Exercise objective>
In the listing below, find every line with the string "points" and pull it out.

##### Given material #####

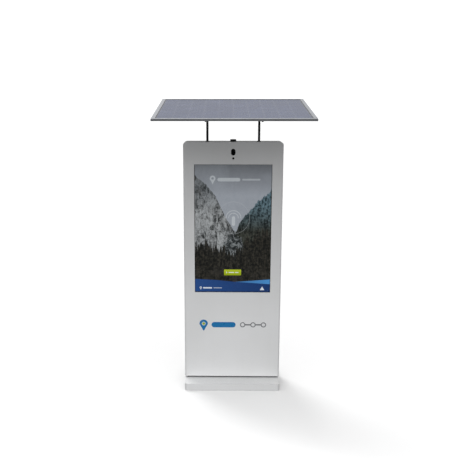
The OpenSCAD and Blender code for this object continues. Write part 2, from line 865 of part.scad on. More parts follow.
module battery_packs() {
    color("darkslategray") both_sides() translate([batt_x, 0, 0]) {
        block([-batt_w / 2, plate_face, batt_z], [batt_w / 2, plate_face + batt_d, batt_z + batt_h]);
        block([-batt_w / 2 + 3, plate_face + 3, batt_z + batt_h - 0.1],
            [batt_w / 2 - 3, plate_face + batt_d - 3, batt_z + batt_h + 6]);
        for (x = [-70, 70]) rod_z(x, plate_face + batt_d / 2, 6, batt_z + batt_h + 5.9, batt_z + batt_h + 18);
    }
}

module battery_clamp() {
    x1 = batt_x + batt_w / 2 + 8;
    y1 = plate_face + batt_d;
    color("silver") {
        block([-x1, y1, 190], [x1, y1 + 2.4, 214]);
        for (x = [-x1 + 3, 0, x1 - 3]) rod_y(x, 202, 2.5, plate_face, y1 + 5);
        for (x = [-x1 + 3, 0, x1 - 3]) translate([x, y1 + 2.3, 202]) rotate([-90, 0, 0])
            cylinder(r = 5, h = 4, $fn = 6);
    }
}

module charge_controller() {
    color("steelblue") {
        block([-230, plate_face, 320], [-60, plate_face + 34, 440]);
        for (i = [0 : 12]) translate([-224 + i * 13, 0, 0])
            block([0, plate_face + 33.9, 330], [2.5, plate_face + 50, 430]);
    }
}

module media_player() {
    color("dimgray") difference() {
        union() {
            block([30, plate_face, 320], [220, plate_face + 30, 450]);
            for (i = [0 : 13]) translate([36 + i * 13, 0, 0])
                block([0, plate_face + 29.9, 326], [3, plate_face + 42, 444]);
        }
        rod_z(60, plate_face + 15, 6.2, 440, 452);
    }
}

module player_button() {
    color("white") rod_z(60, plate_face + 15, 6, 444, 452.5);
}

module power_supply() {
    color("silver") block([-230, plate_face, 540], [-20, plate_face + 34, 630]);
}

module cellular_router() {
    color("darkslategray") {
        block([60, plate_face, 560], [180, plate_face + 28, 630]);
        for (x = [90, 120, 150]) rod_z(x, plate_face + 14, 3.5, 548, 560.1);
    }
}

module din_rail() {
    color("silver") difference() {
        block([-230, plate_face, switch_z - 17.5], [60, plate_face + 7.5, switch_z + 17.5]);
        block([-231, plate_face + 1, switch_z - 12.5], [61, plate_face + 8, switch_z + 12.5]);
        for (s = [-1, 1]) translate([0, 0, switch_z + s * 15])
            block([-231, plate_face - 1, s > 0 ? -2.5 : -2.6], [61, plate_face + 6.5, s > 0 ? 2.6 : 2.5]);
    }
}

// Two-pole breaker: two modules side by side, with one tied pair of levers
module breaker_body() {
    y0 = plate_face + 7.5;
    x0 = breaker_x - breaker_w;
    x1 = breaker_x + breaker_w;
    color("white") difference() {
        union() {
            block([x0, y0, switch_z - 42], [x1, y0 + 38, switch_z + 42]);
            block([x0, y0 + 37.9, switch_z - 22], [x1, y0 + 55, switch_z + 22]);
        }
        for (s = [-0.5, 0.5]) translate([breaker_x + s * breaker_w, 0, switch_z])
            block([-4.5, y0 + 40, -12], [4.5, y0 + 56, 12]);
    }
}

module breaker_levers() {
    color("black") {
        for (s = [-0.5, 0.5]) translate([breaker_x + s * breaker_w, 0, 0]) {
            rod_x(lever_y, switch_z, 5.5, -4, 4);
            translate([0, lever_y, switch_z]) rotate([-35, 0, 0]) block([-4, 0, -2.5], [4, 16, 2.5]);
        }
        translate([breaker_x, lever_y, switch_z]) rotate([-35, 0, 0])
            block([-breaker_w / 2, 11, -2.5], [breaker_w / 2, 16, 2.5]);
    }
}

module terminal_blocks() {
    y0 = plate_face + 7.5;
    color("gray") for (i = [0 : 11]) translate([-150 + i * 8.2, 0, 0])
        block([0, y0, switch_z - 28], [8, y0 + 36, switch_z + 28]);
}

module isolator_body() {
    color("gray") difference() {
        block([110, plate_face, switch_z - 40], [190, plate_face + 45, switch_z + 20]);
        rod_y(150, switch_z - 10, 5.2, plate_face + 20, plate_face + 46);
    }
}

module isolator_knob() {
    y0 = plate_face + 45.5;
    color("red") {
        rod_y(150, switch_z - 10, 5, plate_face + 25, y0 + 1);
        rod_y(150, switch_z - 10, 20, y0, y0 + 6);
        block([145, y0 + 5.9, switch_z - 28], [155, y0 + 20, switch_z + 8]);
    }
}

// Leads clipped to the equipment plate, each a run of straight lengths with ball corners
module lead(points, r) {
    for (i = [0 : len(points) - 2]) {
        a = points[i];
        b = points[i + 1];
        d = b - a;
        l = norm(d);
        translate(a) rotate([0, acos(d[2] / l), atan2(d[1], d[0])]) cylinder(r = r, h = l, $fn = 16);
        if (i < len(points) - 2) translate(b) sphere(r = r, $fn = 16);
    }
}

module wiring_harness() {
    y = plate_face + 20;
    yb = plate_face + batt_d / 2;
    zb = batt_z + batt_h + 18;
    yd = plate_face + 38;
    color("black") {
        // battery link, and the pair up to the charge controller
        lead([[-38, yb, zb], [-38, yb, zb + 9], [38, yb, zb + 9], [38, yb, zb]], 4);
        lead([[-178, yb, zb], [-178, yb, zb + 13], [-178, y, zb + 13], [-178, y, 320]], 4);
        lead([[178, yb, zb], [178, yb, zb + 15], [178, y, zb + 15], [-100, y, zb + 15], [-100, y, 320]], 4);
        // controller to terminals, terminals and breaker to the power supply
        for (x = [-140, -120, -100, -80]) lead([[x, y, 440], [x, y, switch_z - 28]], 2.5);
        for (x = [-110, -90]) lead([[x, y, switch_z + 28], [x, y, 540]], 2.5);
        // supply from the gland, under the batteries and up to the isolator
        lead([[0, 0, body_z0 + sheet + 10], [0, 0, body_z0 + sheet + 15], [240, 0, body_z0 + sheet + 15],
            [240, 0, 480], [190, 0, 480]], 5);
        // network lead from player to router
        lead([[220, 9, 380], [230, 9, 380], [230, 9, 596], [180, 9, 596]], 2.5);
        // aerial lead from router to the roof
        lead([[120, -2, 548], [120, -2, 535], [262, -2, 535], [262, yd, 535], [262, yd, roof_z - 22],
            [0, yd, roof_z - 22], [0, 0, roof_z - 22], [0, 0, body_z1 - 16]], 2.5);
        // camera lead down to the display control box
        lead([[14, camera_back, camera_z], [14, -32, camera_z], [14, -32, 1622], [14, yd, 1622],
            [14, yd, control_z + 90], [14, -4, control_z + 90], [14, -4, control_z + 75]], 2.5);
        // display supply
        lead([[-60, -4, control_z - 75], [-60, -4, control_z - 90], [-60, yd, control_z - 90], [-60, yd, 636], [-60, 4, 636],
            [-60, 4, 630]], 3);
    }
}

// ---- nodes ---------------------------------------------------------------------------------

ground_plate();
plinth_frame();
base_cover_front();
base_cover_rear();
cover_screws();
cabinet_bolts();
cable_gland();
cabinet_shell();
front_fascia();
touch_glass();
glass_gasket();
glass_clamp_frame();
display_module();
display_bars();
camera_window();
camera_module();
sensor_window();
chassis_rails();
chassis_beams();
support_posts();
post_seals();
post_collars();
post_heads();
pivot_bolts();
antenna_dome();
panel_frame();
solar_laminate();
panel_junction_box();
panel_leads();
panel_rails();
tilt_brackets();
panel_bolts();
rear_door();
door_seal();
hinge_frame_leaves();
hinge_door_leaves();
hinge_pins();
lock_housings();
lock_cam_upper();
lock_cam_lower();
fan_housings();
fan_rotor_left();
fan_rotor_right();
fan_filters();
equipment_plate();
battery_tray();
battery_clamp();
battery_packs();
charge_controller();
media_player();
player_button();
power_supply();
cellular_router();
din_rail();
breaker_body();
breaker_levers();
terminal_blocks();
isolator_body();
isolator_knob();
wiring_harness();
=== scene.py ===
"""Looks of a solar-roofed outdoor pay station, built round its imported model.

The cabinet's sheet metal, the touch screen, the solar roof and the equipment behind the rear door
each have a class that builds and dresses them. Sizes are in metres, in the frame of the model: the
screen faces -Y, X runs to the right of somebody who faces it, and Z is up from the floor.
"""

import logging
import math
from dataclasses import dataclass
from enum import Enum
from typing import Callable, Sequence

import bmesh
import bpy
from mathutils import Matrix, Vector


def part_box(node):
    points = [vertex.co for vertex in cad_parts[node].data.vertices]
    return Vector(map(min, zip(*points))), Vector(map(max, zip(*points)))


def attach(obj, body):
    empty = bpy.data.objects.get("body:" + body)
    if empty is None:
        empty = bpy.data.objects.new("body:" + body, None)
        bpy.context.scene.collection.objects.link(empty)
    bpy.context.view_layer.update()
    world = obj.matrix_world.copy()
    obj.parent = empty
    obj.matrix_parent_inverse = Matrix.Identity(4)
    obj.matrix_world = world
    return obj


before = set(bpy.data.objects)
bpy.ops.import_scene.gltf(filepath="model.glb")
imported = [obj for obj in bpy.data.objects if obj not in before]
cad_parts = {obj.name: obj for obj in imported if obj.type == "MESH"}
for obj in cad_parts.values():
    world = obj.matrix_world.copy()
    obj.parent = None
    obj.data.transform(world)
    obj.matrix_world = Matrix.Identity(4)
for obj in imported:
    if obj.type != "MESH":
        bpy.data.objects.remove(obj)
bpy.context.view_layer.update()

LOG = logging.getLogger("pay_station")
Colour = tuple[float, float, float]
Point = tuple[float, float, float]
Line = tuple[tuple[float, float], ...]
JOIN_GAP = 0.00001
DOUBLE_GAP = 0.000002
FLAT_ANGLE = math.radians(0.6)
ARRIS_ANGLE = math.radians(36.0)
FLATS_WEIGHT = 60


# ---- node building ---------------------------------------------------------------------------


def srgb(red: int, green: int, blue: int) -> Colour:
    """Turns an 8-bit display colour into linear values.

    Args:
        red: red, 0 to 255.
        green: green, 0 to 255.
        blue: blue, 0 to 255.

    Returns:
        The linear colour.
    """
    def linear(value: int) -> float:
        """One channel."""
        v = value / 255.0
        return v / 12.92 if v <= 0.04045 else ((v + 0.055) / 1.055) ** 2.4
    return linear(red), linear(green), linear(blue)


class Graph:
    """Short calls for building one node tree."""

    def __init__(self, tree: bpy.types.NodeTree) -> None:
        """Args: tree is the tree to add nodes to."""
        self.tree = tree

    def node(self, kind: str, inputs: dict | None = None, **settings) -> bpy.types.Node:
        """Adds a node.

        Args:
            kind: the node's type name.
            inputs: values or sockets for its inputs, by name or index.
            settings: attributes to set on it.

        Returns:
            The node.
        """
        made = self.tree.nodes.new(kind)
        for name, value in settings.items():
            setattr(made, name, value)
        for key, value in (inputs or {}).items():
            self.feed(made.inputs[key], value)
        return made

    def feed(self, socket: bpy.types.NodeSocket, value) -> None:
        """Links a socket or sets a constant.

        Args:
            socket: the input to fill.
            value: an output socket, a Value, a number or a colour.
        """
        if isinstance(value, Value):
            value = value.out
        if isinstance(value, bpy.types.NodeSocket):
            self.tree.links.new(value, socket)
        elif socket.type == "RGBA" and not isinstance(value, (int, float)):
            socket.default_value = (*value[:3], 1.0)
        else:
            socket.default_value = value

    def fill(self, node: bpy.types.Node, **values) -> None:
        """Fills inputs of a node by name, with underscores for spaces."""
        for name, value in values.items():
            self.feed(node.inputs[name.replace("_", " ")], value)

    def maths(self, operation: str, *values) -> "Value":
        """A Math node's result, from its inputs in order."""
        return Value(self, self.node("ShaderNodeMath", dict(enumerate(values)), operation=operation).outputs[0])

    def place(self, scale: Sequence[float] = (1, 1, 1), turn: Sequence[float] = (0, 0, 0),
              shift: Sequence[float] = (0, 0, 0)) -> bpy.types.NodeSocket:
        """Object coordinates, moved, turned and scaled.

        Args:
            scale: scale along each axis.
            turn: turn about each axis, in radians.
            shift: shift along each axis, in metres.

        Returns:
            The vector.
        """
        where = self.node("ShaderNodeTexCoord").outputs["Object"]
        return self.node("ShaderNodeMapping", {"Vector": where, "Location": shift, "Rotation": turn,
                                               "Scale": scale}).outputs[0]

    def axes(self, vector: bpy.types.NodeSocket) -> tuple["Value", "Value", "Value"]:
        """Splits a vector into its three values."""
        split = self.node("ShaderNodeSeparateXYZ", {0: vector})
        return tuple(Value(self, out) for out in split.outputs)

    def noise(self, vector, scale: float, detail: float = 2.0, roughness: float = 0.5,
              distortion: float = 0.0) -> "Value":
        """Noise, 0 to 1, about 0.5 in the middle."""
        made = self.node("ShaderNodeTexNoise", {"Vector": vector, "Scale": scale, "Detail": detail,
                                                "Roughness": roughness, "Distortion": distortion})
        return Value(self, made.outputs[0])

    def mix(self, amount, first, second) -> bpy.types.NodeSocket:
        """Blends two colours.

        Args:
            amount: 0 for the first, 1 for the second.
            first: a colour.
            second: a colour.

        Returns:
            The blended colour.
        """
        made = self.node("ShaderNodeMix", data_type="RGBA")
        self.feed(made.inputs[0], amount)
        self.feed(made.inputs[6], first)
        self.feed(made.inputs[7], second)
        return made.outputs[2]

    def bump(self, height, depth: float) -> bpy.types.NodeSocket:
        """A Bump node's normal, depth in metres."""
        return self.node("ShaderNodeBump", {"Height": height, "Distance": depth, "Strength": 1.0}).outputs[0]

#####

Result>
module lead(points, r) {
    for (i = [0 : len(points) - 2]) {
        a = points[i];
        b = points[i + 1];
        if (i < len(points) - 2) translate(b) sphere(r = r, $fn = 16);
    points = [vertex.co for vertex in cad_parts[node].data.vertices]
    return Vector(map(min, zip(*points))), Vector(map(max, zip(*points)))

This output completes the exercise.